Roman Aristocrats in Barbarian Gaul by Ralph W Mathisen
Book Review by Ian Hughes
In 1993, R W Mathisen, currently Professor of History at the University of Illinois, wrote ‘Roman Aristocrats in Barbarian Gaul: Strategies for Survival in an Age of Transition’. At the time of its publication the book was acclaimed as an excellent, scholarly examination of the impact of the barbarian invasions on the ‘Roman’ aristocrats of Gaul. Unfortunately, in the intervening years anyone wishing to buy the book has had to pay ever-more inflated prices, until at the time of writing (June,2011) copies of the original hardback are being offered for sale in excess of £100/$150. Now, 18 years later, the University of Texas Press have released a paperback edition, selling for less than £20/$25. To those of us with an interest in Late Antiquity, this is a great relief and will hopefully act as an example for other publishing houses to reprint and so help lower the extremely high prices being asked for vital textbooks.
The aim of the book was to analyse the then-accepted hypothesis that the barbarian take-over of Gaul was relatively peaceful and had little impact on the lives of the Gallic aristocracy (p IX-X). Mathisen’s approach was to scrutinize the mass of primary sources written by the Gallic aristocrats during the fourth and fifth centuries in an attempt to discover what changes were seen by contemporaries as taking place and how they reacted to these changes.
Part One of the book contains a brief study of the barbarians, of the origins of the Gallic aristocrats, and of the political changes taking place with regard to Gaul and Italy, highlighting the withdrawal of the Empire from the north and the beginnings of the ‘isolation’ of Gaul. The section ends with an analysis of the contemporary sources which portray the fifth century as one of ‘harassment, interference and oppression’. Although brief, these chapters read well and provide the context vital to the analysis of the changes taking place in Gaul. The final chapter also helps to explain why the barbarian invasions of Gaul were traditionally seen as scenes of violence and bloodshed.
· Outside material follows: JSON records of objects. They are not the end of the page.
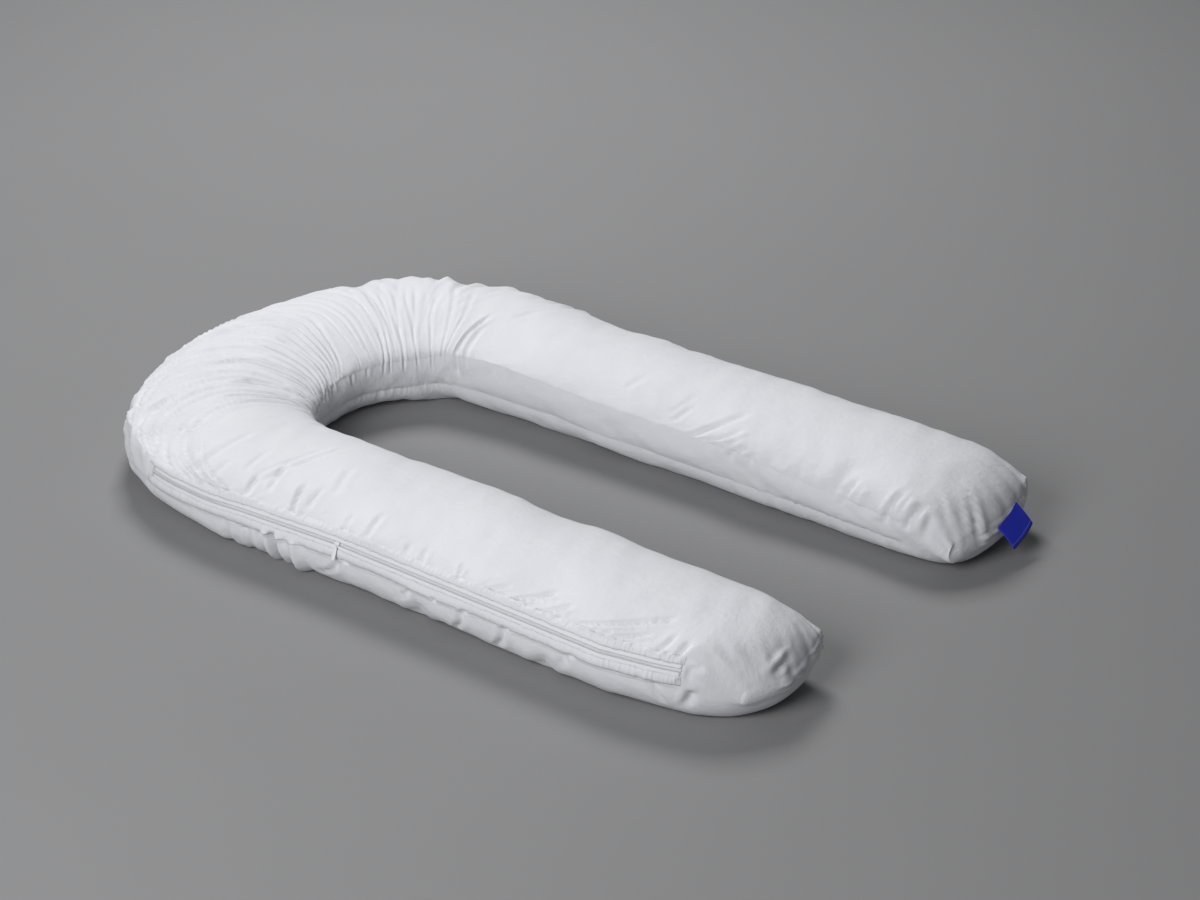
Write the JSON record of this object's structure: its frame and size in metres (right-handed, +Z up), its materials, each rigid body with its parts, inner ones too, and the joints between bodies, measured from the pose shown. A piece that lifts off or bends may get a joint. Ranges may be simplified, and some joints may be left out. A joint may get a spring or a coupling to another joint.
{
  "type": "body pillow",
  "caption": "U-shaped full body pillow in a white zipped cotton cover, gathered round the bend, lying flat with its two arms side by side.",
  "frame": {"origin": "middle of the footprint, on the surface it rests on", "axes": "+X from the bend towards the open ends of the arms, +Y from the arm with the zip towards the arm with the label, +Z up"},
  "size_m": [1.5344, 0.9404, 0.1453],
  "materials": {
    "cover_cotton": "matte white plain-weave cotton, smooth and lightly creased",
    "zip_tape": "matte white woven zip tape",
    "zip_coil": "white nylon coil, satin",
    "label_weave": "royal blue woven label, bare"
  },
  "bodies": {
    "root": {"pillow": "cover_cotton", "zip_tape_upper": "zip_tape", "zip_tape_lower": "zip_tape", "zip_chain": "zip_coil", "label": "label_weave"}
  },
  "joints": []
}
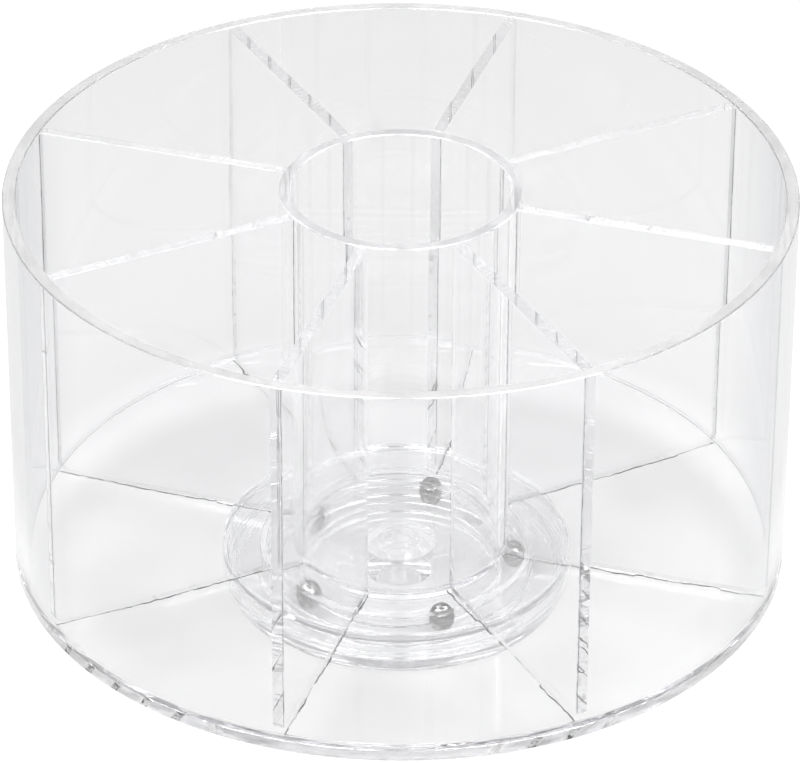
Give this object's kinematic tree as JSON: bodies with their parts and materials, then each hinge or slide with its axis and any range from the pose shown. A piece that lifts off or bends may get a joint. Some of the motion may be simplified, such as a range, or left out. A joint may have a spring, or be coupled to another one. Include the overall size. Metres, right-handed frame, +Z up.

Part Two begins the analysis of how the Gauls actually responded to the presence in their midst of large numbers of barbarians in nascent kingdoms. These chapters deal with the effects of the barbarian settlement and the reaction of different groups within Gaul to the disruption. As is to be expected, reactions varied: some members of the aristocracy chose exile way from their estates in Gaul, some continued to hold fast to imperial traditions, whilst a few chose to serve new masters, finding employment as high officials within the newly-created barbarian courts. On a personal level, the most interesting section is the chapter giving details of how the barbarians were portrayed by Gallic writers. This shows that, away from the stereotypes usually quoted by historians, the experience of close contact allowed the aristocracy of Gaul to change their opinions of ‘barbarians’, even allowing that some of them were worthy of respect. When it is seen that one of those accepting the change of perception was the ‘arch-traditionalist’ Sidonius Apollinaris (p.47f.), it becomes clear that Mathisen’s suggestion that, after the shock of first contact, the Gauls were not a homogenous group blandly restating traditional topoi is accurate.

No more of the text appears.